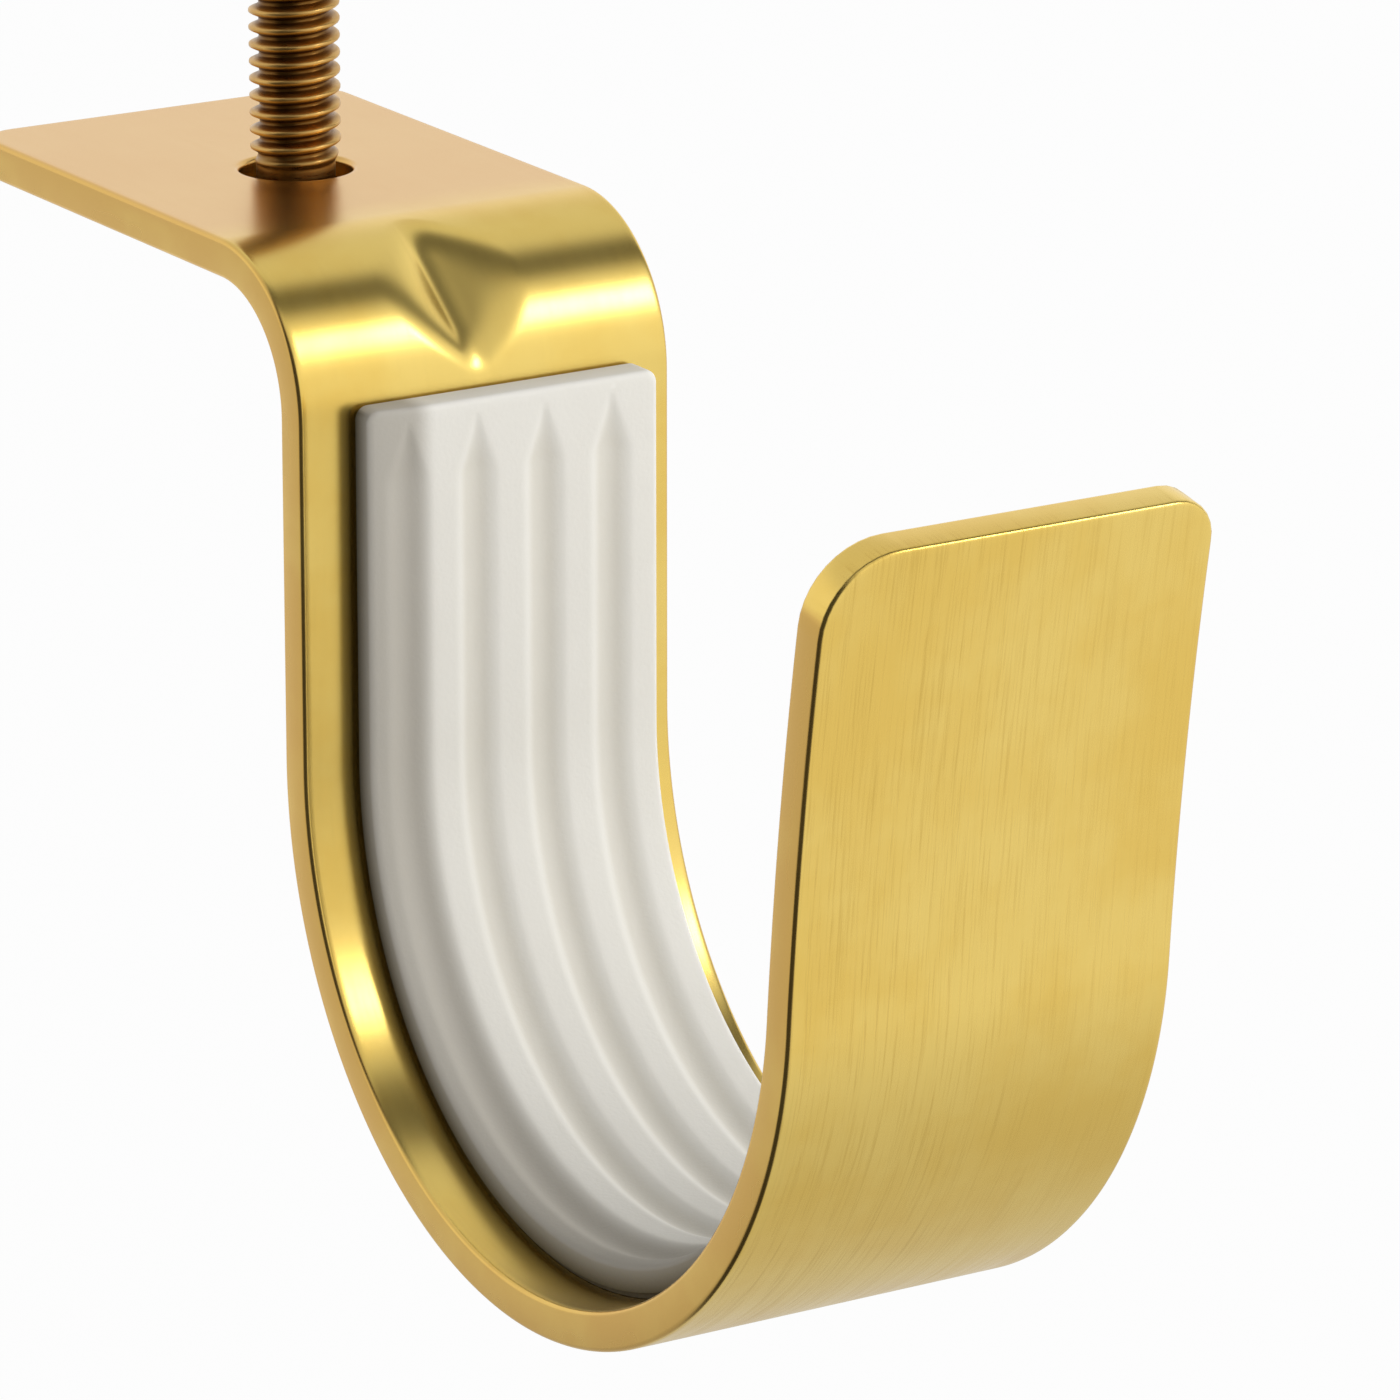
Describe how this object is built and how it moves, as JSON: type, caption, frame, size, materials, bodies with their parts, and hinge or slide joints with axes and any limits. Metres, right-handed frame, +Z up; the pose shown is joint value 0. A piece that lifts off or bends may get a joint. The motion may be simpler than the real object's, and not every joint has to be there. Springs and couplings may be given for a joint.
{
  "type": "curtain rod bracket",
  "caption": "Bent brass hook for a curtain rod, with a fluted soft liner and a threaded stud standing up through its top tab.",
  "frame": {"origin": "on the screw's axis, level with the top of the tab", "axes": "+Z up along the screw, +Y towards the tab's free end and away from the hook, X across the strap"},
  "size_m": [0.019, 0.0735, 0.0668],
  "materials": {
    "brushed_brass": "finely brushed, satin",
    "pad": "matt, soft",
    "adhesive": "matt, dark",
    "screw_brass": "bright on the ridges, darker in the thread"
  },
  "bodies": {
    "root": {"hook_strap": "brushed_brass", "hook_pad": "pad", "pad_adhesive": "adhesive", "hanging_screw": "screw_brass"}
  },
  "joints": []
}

----

**Aim of the exercise:** Extract the complete listing above, reproducing each line exactly.

**Response to this task:**
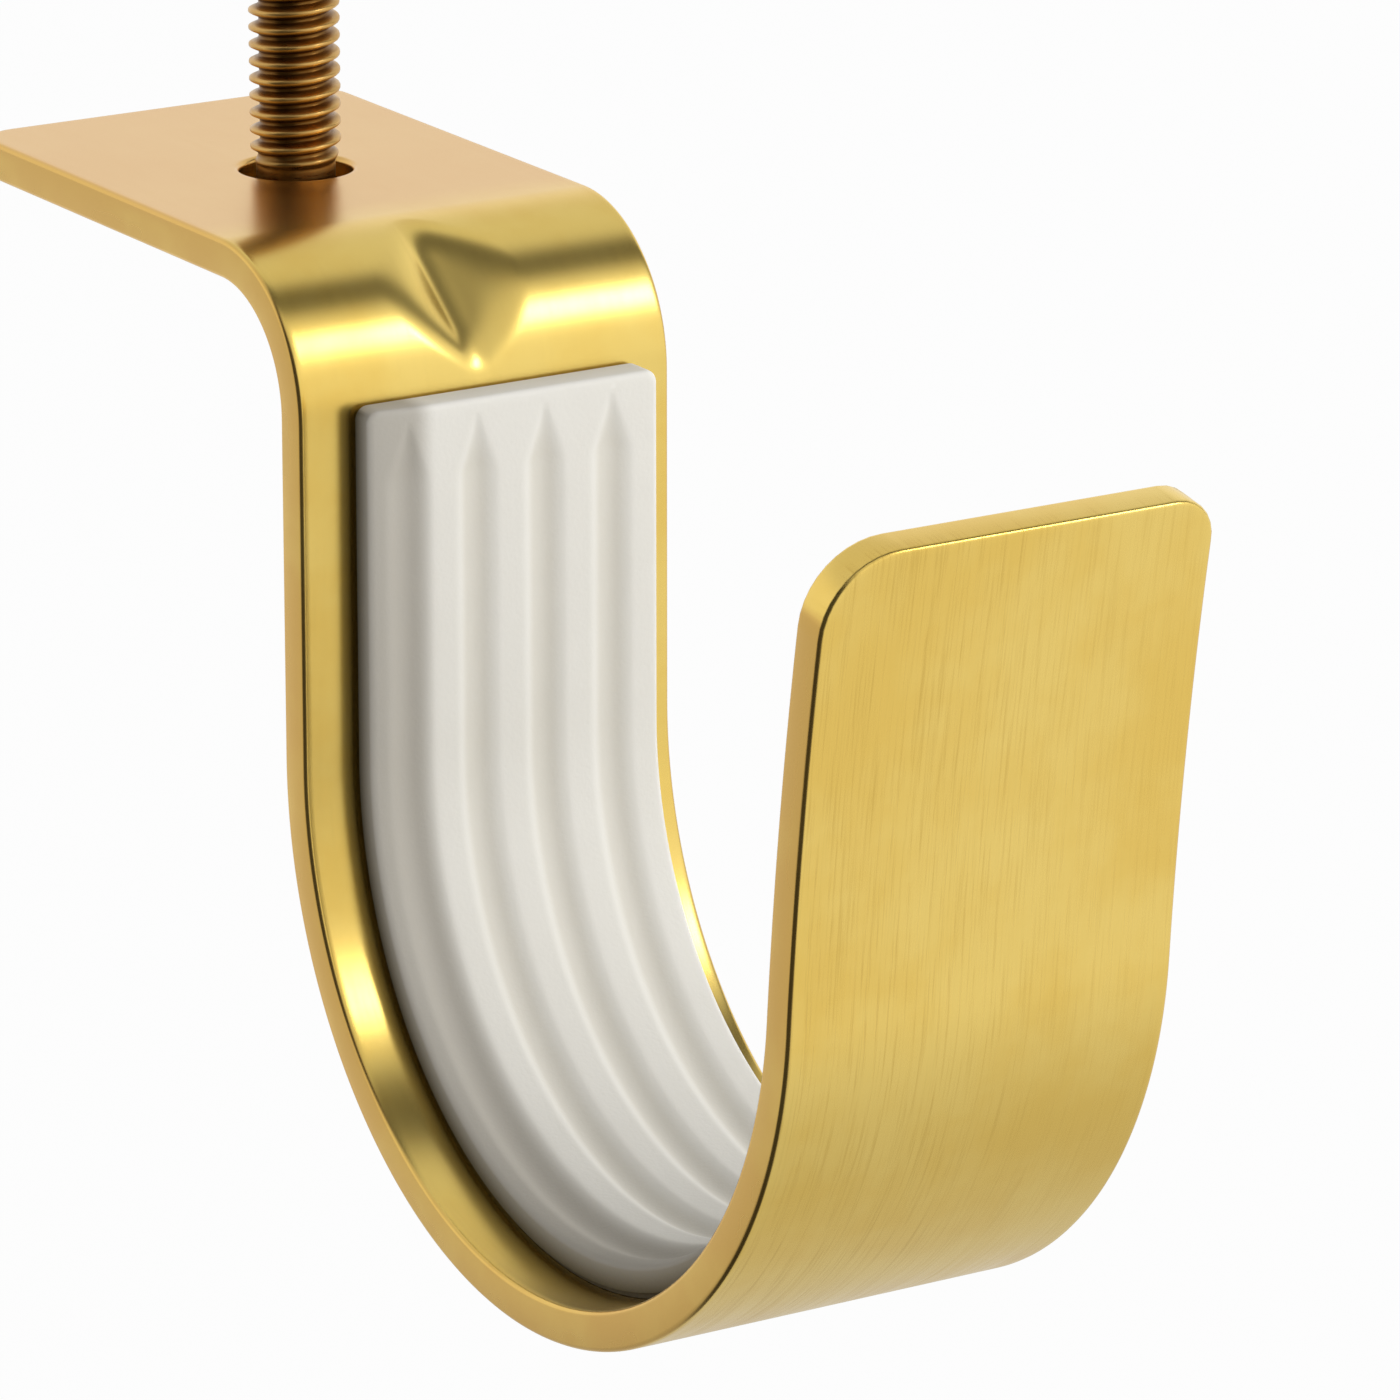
Describe how this object is built and how it moves, as JSON: type, caption, frame, size, materials, bodies with their parts, and hinge or slide joints with axes and any limits. Metres, right-handed frame, +Z up; the pose shown is joint value 0. A piece that lifts off or bends may get a joint. The motion may be simpler than the real object's, and not every joint has to be there. Springs and couplings may be given for a joint.
{
  "type": "curtain rod bracket",
  "caption": "Bent brass hook for a curtain rod, with a fluted soft liner and a threaded stud standing up through its top tab.",
  "frame": {"origin": "on the screw's axis, level with the top of the tab", "axes": "+Z up along the screw, +Y towards the tab's free end and away from the hook, X across the strap"},
  "size_m": [0.019, 0.0735, 0.0668],
  "materials": {
    "brushed_brass": "finely brushed, satin",
    "pad": "matt, soft",
    "adhesive": "matt, dark",
    "screw_brass": "bright on the ridges, darker in the thread"
  },
  "bodies": {
    "root": {"hook_strap": "brushed_brass", "hook_pad": "pad", "pad_adhesive": "adhesive", "hanging_screw": "screw_brass"}
  },
  "joints": []
}